Visitor-Centered Exhibitions and Edu-Curation in Art Museums

Edited by Pat Villeneuve, Ann Rowson Love

Paperback - £43.00

Publication date:

17 March 2017

Length of book:

298 pages

Publisher

Rowman & Littlefield Publishers

ISBN-13: 9781442278998

Visitor-Centered Exhibitions and Edu-Curation in Art Museums promotes balanced practices that are visitor-centered while honoring the integrity and powerful storytelling of art objects. Book examples present best practices that move beyond the turning point, where curation and education are engaged in full and equal collaboration.
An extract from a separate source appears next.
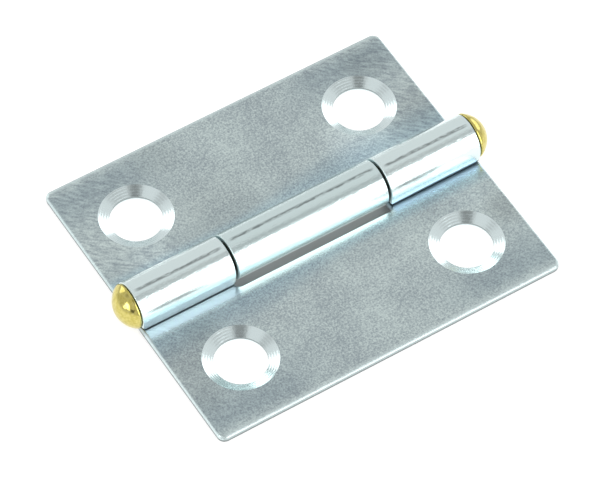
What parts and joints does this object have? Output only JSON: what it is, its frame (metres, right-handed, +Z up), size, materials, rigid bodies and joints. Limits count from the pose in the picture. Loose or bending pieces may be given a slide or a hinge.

With a mix of theory and models for practice, the book:
• provides a rationale for visitor-centered exhibitions;
• addresses important related issues, such as collaboration and evaluation; and,
• presents success stories written by educators, curators, and professors from the United States and Europe.
• introduces the edu-curator, a new vision for leadership in museums with visitor-centered
exhibition practices.
The book is intended for art museum practitioners, including educators, curators, and exhibitions designers, as well as higher education faculty and students in art/museum education, art history, and museum studies.
The 19 essays in this collection introduce and explore the concept and impact of ‘edu-curation’ with regard to exhibition development in art museums. Edu-curation promotes equal collaboration between art museum educators and curatorial staff. Villeneuve and Love developed the concept of edu-curation, the tenets of which draw from feminist systems theory. The collection is divided into five parts: ‘Foundations: The Need for Edu-Curation,’ ‘Readiness: Structuring Your Approach,’ ‘Collaboration in Action,’ ‘Seeing inside the Process,’ and ‘Sustaining Engaged Organizational Learning.’ The essays emphasize implementation of sustainable edu-curatorial practices. The book includes both theoretical essays pertaining to the philosophy supporting edu-curation and essays presenting models and case studies of edu-curation in practice. Ancillary materials include black-and-white illustrations and graphics. This study, with its innovative research, will be of interest to museum professionals in educational, curatorial, and exhibitions-related roles, as well as to educators and students in the fields of museum studies, education, and art history.

Summing Up:
Recommended. Upper-division undergraduates through faculty and professionals.